*What needs to be done*.
Reproduce the complete listing without any deviation.

*** Recorded information ***

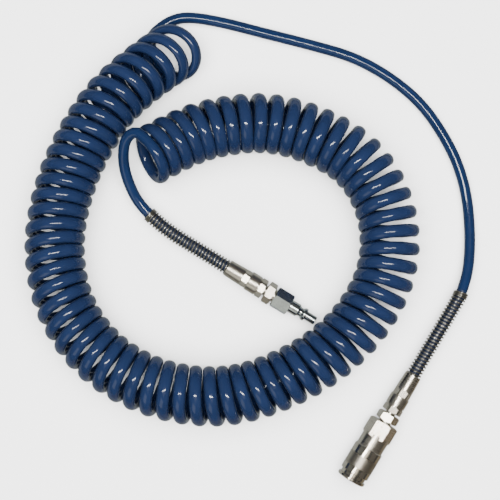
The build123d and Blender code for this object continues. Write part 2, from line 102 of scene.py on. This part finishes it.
# %% A smooth line through a few points
def smooth_line(name, corners, steps=12):
    """Points along the NURBS curve that has the corners as its control points."""
    curve = bpy.data.curves.new(name, "CURVE")
    curve.dimensions = "3D"
    spline = curve.splines.new("NURBS")
    spline.points.add(len(corners) - 1)
    for point, corner in zip(spline.points, corners):
        point.co = (*corner, 1)
    spline.order_u = 3
    spline.use_endpoint_u = True
    curve.resolution_u = steps
    holder = bpy.data.objects.new(name, curve)
    bpy.context.scene.collection.objects.link(holder)
    mesh = bpy.data.meshes.new_from_object(holder)
    line = [vertex.co.copy() for vertex in mesh.vertices]
    bpy.data.meshes.remove(mesh)
    bpy.data.objects.remove(holder)
    bpy.data.curves.remove(curve)
    return line


def line_length(line):
    """Length of a line of points."""
    return sum((after - before).length for before, after in zip(line, line[1:]))


def evenly(line, spacing):
    """The same line with points at an even spacing."""
    count = max(2, round(line_length(line) / spacing))
    step = line_length(line) / count
    result = [line[0].copy()]
    wanted = step
    travelled = 0.0
    for before, after in zip(line, line[1:]):
        run = (after - before).length
        while travelled + run >= wanted and len(result) < count:
            result.append(before.lerp(after, (wanted - travelled) / run))
            wanted += step
        travelled += run
    result.append(line[-1].copy())
    return result


def between(table, position):
    """The value at a position in a table of (position, value) pairs."""
    for (start, first), (end, last) in zip(table, table[1:]):
        if position <= end:
            share = (position - start) / (end - start)
            return first + share * (last - first)
    return table[-1][1]


# %% [markdown]
# ## The coil's turns
# The factory winds the tube round a bar. Laid in a ring, the turns no longer stand upright.
# Those at the coupler's end have fallen back almost flat, and most lean by a few degrees. So the
# coil's middle line is drawn first, and each turn is then wound round it with its own lean.

# %% The coil's middle line
COIL_ROUTE = [
    (-0.062, 0.1825), (-0.115, 0.1465), (-0.148, 0.1005), (-0.169, 0.0525), (-0.178, 0.0025),
    (-0.170, -0.0485), (-0.143, -0.0915), (-0.103, -0.1195), (-0.058, -0.1325), (-0.014, -0.1325),
    (0.028, -0.1185), (0.066, -0.0975), (0.100, -0.0655), (0.124, -0.0205), (0.124, 0.0315),
    (0.100, 0.0775), (0.057, 0.1025), (0.014, 0.1135), (-0.026, 0.1097), (-0.061, 0.0998),
    (-0.0965, 0.0797),
]
COIL_SPACING = 0.002
coil_line = evenly(smooth_line("coil_line", [(x, y, 0) for x, y in COIL_ROUTE]), COIL_SPACING)
print(f"the coil's middle line is {line_length(coil_line):.3f} m long")

# %% [markdown]
# ## The turns
# A Screw modifier makes a helix in one go, but every turn of it would be the same. A real coil
# that has been handled is uneven, and that is what makes it look real. So three short tables say
# how the turns lean, swing and spread along the ring, and a loop reads a value for each point.

# %% How the turns lean and spread
COIL_RADIUS = 0.0231            # from the middle line to the middle of the tube
COIL_TURNS = 70
STEPS_PER_TURN = 20
CORNER_CUT = 0.992              # a smooth line's radius as a share of its corners' radius
TURNS_START = 0.25              # where the first turn takes over from the coupler's end
TURNS_LEFT = 0.15               # of the last turn, where the plug's end takes over
LEAN = [                        # degrees that a turn's top leans towards the plug's end
    (0, -70), (1, -54), (2, -41), (4, -26), (8, -12), (25, -8), (36, 0), (47, 8), (54, 8),
    (60, 0), (66, -10), (69, -22), (70, -26),
]
SWING = [                       # degrees that a turn's outer side is ahead of its inner side
    (0, 4), (6, 5), (10, 1), (15, 4), (20, 6), (25, 3), (30, 0), (44, 0), (54, -5), (62, -6),
    (66, 0), (70, 0),
]
PLACES = [                      # metres along the middle line to a turn's start
    (0, 0.003), (1, 0.0142), (3, 0.0394), (6, 0.0798), (9, 0.1192), (15, 0.1963), (18, 0.2361),
    (24, 0.3196), (30, 0.4038), (39, 0.528), (48, 0.6525), (57, 0.7808), (63, 0.864), (70, 0.9567),
]
REST_HEIGHT = 0.0050            # the tube's middle above the ground, under a turn


def along(line, distance):
    """The point and direction at a distance along a line of even points."""
    spacing = line_length(line[:2])
    index = min(int(distance / spacing), len(line) - 2)
    share = distance / spacing - index
    return line[index].lerp(line[index + 1], share), (line[index + 1] - line[index]).normalized()


def wound(start_turn, end_turn):
    """Points of the tube's middle as it winds round the coil's middle line."""
    points = []
    first = math.ceil(start_turn * STEPS_PER_TURN)
    last = math.floor(end_turn * STEPS_PER_TURN)
    for step in range(first, last + 1):
        turn = step / STEPS_PER_TURN
        centre, forward = along(coil_line, between(PLACES, turn))
        turned = Matrix.Rotation(math.radians(between(SWING, turn)), 3, "Z") @ forward
        outward = Vector((turned.y, -turned.x, 0))
        lean = math.radians(between(LEAN, turn))
        up = Vector((0, 0, math.cos(lean))) + math.sin(lean) * turned
        centre.z = REST_HEIGHT + COIL_RADIUS * math.cos(lean)
        around = 2 * math.pi * turn
        offset = math.cos(around) * outward - math.sin(around) * up
        points.append(centre + COIL_RADIUS / CORNER_CUT * offset)
    return points


turns = wound(TURNS_START, COIL_TURNS - TURNS_LEFT)
print("points in the turns:", len(turns))

# %% [markdown]
# ## The straight ends
# The coupler's end leaves the ring beside the first turn and lies on the ground in one long
# bend. The plug's end comes over the last turn, drops inside the ring and runs to the plug.
# Ends and turns are points of one curve, so the hose has no joint where they meet.

# %% The whole hose as one line
HOSE_SPACING = 0.0042           # between the rings of the tube
COUPLER_TAIL = [
    (-0.0925, 0.1835, 0.0055), (-0.091, 0.1935, 0.0052), (-0.0825, 0.2015, 0.005),
    (-0.071, 0.2085, 0.005), (-0.057, 0.211, 0.005),
    (-0.028, 0.2065, 0.005), (0.012, 0.196, 0.005), (0.056, 0.185, 0.005), (0.0945, 0.174, 0.005),
    (0.1275, 0.1555, 0.005), (0.155, 0.1325, 0.005), (0.1755, 0.1035, 0.005), (0.1905, 0.073, 0.005),
    (0.1988, 0.0365, 0.005), (0.1992, -0.012, 0.008), (0.1915, -0.0395, 0.0125),
    (0.1825, -0.0545, 0.0136),
]
PLUG_TAIL = [
    (-0.102, 0.1045, 0.043), (-0.1125, 0.097, 0.038), (-0.115, 0.0775, 0.027),
    (-0.111, 0.0595, 0.0175), (-0.1015, 0.0395, 0.0115), (-0.0775, 0.017, 0.0104),
    (-0.046, -0.0021, 0.0104),
]
coupler_stop = coupler_start + HOSE_STOP * coupler_axis
plug_stop = plug_start + HOSE_STOP * plug_axis
corners = [coupler_stop] + [Vector(point) for point in reversed(COUPLER_TAIL)]
corners += turns + [Vector(point) for point in PLUG_TAIL] + [plug_stop]
hose_line = evenly(smooth_line("hose_line", corners), HOSE_SPACING)
HOSE_LENGTH = line_length(hose_line)
print(f"hose: {HOSE_LENGTH:.2f} m in {len(hose_line)} points")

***

*Exercise result*.
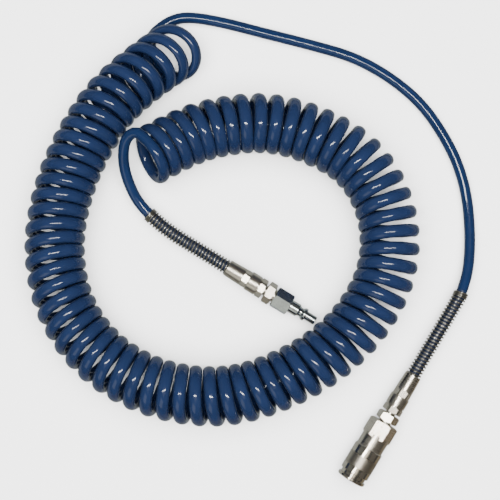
The build123d and Blender code for this object continues. Write part 2, from line 102 of scene.py on. This part finishes it.
# %% A smooth line through a few points
def smooth_line(name, corners, steps=12):
    """Points along the NURBS curve that has the corners as its control points."""
    curve = bpy.data.curves.new(name, "CURVE")
    curve.dimensions = "3D"
    spline = curve.splines.new("NURBS")
    spline.points.add(len(corners) - 1)
    for point, corner in zip(spline.points, corners):
        point.co = (*corner, 1)
    spline.order_u = 3
    spline.use_endpoint_u = True
    curve.resolution_u = steps
    holder = bpy.data.objects.new(name, curve)
    bpy.context.scene.collection.objects.link(holder)
    mesh = bpy.data.meshes.new_from_object(holder)
    line = [vertex.co.copy() for vertex in mesh.vertices]
    bpy.data.meshes.remove(mesh)
    bpy.data.objects.remove(holder)
    bpy.data.curves.remove(curve)
    return line


def line_length(line):
    """Length of a line of points."""
    return sum((after - before).length for before, after in zip(line, line[1:]))


def evenly(line, spacing):
    """The same line with points at an even spacing."""
    count = max(2, round(line_length(line) / spacing))
    step = line_length(line) / count
    result = [line[0].copy()]
    wanted = step
    travelled = 0.0
    for before, after in zip(line, line[1:]):
        run = (after - before).length
        while travelled + run >= wanted and len(result) < count:
            result.append(before.lerp(after, (wanted - travelled) / run))
            wanted += step
        travelled += run
    result.append(line[-1].copy())
    return result


def between(table, position):
    """The value at a position in a table of (position, value) pairs."""
    for (start, first), (end, last) in zip(table, table[1:]):
        if position <= end:
            share = (position - start) / (end - start)
            return first + share * (last - first)
    return table[-1][1]


# %% [markdown]
# ## The coil's turns
# The factory winds the tube round a bar. Laid in a ring, the turns no longer stand upright.
# Those at the coupler's end have fallen back almost flat, and most lean by a few degrees. So the
# coil's middle line is drawn first, and each turn is then wound round it with its own lean.

# %% The coil's middle line
COIL_ROUTE = [
    (-0.062, 0.1825), (-0.115, 0.1465), (-0.148, 0.1005), (-0.169, 0.0525), (-0.178, 0.0025),
    (-0.170, -0.0485), (-0.143, -0.0915), (-0.103, -0.1195), (-0.058, -0.1325), (-0.014, -0.1325),
    (0.028, -0.1185), (0.066, -0.0975), (0.100, -0.0655), (0.124, -0.0205), (0.124, 0.0315),
    (0.100, 0.0775), (0.057, 0.1025), (0.014, 0.1135), (-0.026, 0.1097), (-0.061, 0.0998),
    (-0.0965, 0.0797),
]
COIL_SPACING = 0.002
coil_line = evenly(smooth_line("coil_line", [(x, y, 0) for x, y in COIL_ROUTE]), COIL_SPACING)
print(f"the coil's middle line is {line_length(coil_line):.3f} m long")

# %% [markdown]
# ## The turns
# A Screw modifier makes a helix in one go, but every turn of it would be the same. A real coil
# that has been handled is uneven, and that is what makes it look real. So three short tables say
# how the turns lean, swing and spread along the ring, and a loop reads a value for each point.

# %% How the turns lean and spread
COIL_RADIUS = 0.0231            # from the middle line to the middle of the tube
COIL_TURNS = 70
STEPS_PER_TURN = 20
CORNER_CUT = 0.992              # a smooth line's radius as a share of its corners' radius
TURNS_START = 0.25              # where the first turn takes over from the coupler's end
TURNS_LEFT = 0.15               # of the last turn, where the plug's end takes over
LEAN = [                        # degrees that a turn's top leans towards the plug's end
    (0, -70), (1, -54), (2, -41), (4, -26), (8, -12), (25, -8), (36, 0), (47, 8), (54, 8),
    (60, 0), (66, -10), (69, -22), (70, -26),
]
SWING = [                       # degrees that a turn's outer side is ahead of its inner side
    (0, 4), (6, 5), (10, 1), (15, 4), (20, 6), (25, 3), (30, 0), (44, 0), (54, -5), (62, -6),
    (66, 0), (70, 0),
]
PLACES = [                      # metres along the middle line to a turn's start
    (0, 0.003), (1, 0.0142), (3, 0.0394), (6, 0.0798), (9, 0.1192), (15, 0.1963), (18, 0.2361),
    (24, 0.3196), (30, 0.4038), (39, 0.528), (48, 0.6525), (57, 0.7808), (63, 0.864), (70, 0.9567),
]
REST_HEIGHT = 0.0050            # the tube's middle above the ground, under a turn


def along(line, distance):
    """The point and direction at a distance along a line of even points."""
    spacing = line_length(line[:2])
    index = min(int(distance / spacing), len(line) - 2)
    share = distance / spacing - index
    return line[index].lerp(line[index + 1], share), (line[index + 1] - line[index]).normalized()


def wound(start_turn, end_turn):
    """Points of the tube's middle as it winds round the coil's middle line."""
    points = []
    first = math.ceil(start_turn * STEPS_PER_TURN)
    last = math.floor(end_turn * STEPS_PER_TURN)
    for step in range(first, last + 1):
        turn = step / STEPS_PER_TURN
        centre, forward = along(coil_line, between(PLACES, turn))
        turned = Matrix.Rotation(math.radians(between(SWING, turn)), 3, "Z") @ forward
        outward = Vector((turned.y, -turned.x, 0))
        lean = math.radians(between(LEAN, turn))
        up = Vector((0, 0, math.cos(lean))) + math.sin(lean) * turned
        centre.z = REST_HEIGHT + COIL_RADIUS * math.cos(lean)
        around = 2 * math.pi * turn
        offset = math.cos(around) * outward - math.sin(around) * up
        points.append(centre + COIL_RADIUS / CORNER_CUT * offset)
    return points


turns = wound(TURNS_START, COIL_TURNS - TURNS_LEFT)
print("points in the turns:", len(turns))

# %% [markdown]
# ## The straight ends
# The coupler's end leaves the ring beside the first turn and lies on the ground in one long
# bend. The plug's end comes over the last turn, drops inside the ring and runs to the plug.
# Ends and turns are points of one curve, so the hose has no joint where they meet.

# %% The whole hose as one line
HOSE_SPACING = 0.0042           # between the rings of the tube
COUPLER_TAIL = [
    (-0.0925, 0.1835, 0.0055), (-0.091, 0.1935, 0.0052), (-0.0825, 0.2015, 0.005),
    (-0.071, 0.2085, 0.005), (-0.057, 0.211, 0.005),
    (-0.028, 0.2065, 0.005), (0.012, 0.196, 0.005), (0.056, 0.185, 0.005), (0.0945, 0.174, 0.005),
    (0.1275, 0.1555, 0.005), (0.155, 0.1325, 0.005), (0.1755, 0.1035, 0.005), (0.1905, 0.073, 0.005),
    (0.1988, 0.0365, 0.005), (0.1992, -0.012, 0.008), (0.1915, -0.0395, 0.0125),
    (0.1825, -0.0545, 0.0136),
]
PLUG_TAIL = [
    (-0.102, 0.1045, 0.043), (-0.1125, 0.097, 0.038), (-0.115, 0.0775, 0.027),
    (-0.111, 0.0595, 0.0175), (-0.1015, 0.0395, 0.0115), (-0.0775, 0.017, 0.0104),
    (-0.046, -0.0021, 0.0104),
]
coupler_stop = coupler_start + HOSE_STOP * coupler_axis
plug_stop = plug_start + HOSE_STOP * plug_axis
corners = [coupler_stop] + [Vector(point) for point in reversed(COUPLER_TAIL)]
corners += turns + [Vector(point) for point in PLUG_TAIL] + [plug_stop]
hose_line = evenly(smooth_line("hose_line", corners), HOSE_SPACING)
HOSE_LENGTH = line_length(hose_line)
print(f"hose: {HOSE_LENGTH:.2f} m in {len(hose_line)} points")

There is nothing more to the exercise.